Still, one would like to believe a story that laid the scene of our Lord’s childhood in the midst of this beautiful and glowing Egyptian pastoral. With what a profound and touching interest it would invest the place! With what different eyes we should look down upon a landscape which must have been dear and familiar to Him in all its details and which, from the nature of the ground, must have remained almost unchanged from His day to ours! The mountain with its tombs, the green corn-flats, the Nile and the desert, looked then as they look now. It is only the Moslem minarets that are new. It is only the pylons and sanctuaries of the ancient worship that have passed away.

CHAPTER VII.
SIUT TO DENDERAH.

We started from Siût with a couple of tons of new brown bread on board, which, being cut into slices and laid to dry in the sun, was speedily converted into rusks and stored away in two huge lockers on the upper deck. The sparrows and water-wagtails had a good time while the drying went on; but no one seemed to grudge the toll they levied.

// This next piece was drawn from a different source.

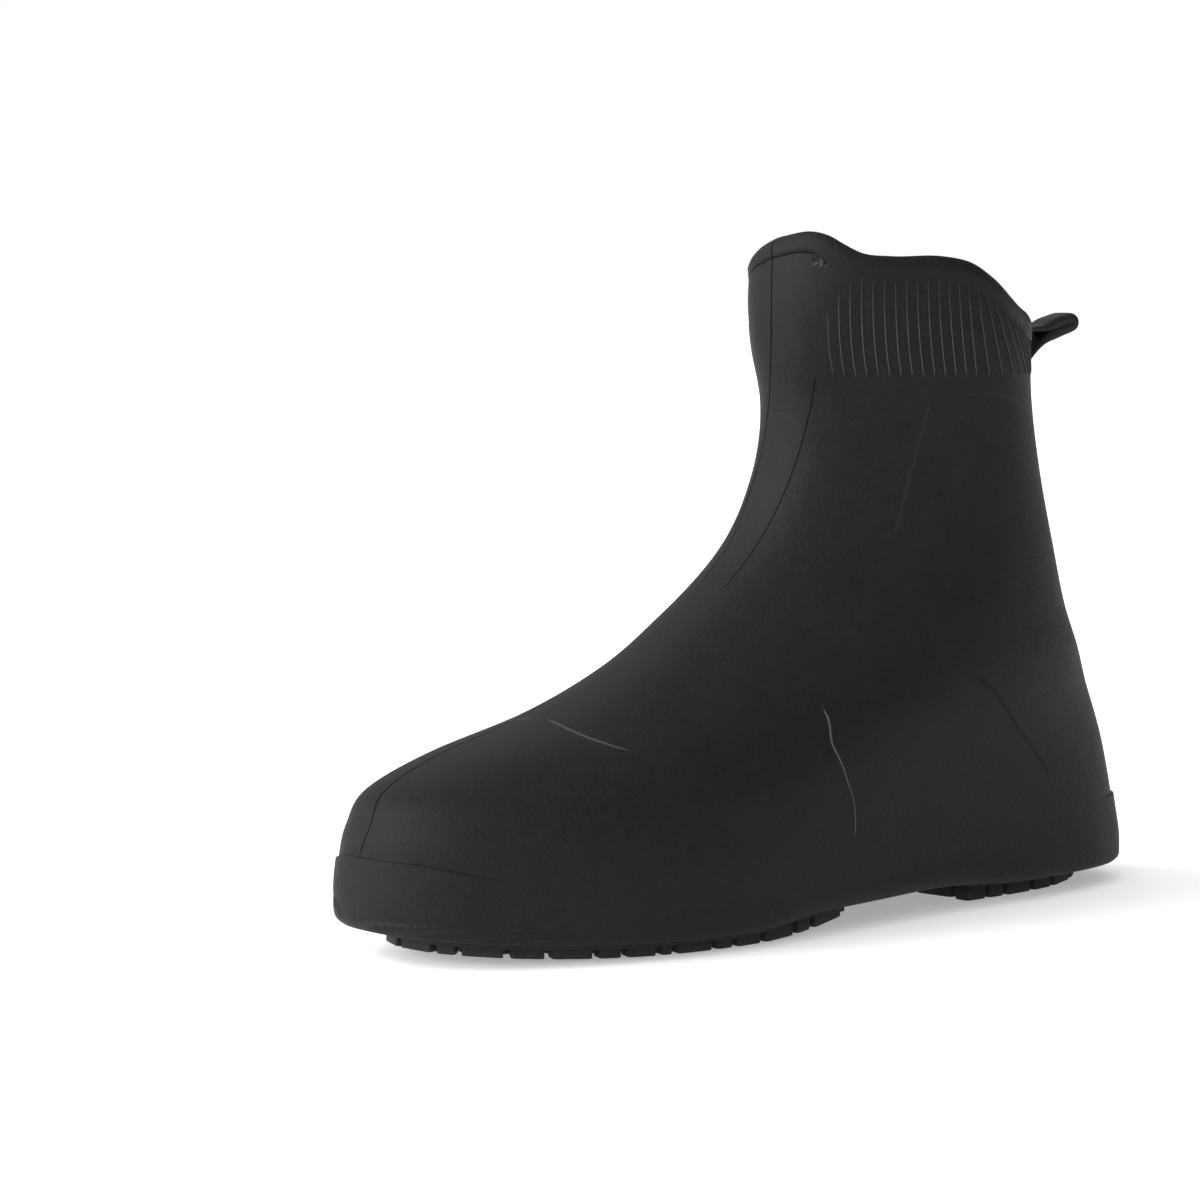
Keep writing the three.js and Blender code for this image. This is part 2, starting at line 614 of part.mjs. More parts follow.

“We often had a “big wind” now; though it seldom began to blow before ten or eleven A.M., and generally fell at sunset. Now and then, when it chanced to keep up, and the river was known to be free from shallows, we went on sailing through the night; but this seldom happened, and, when it did happen, it made sleep impossible—so that nothing but the certainty of doing a great many miles between bedtime and breakfast could induce us to put up with it.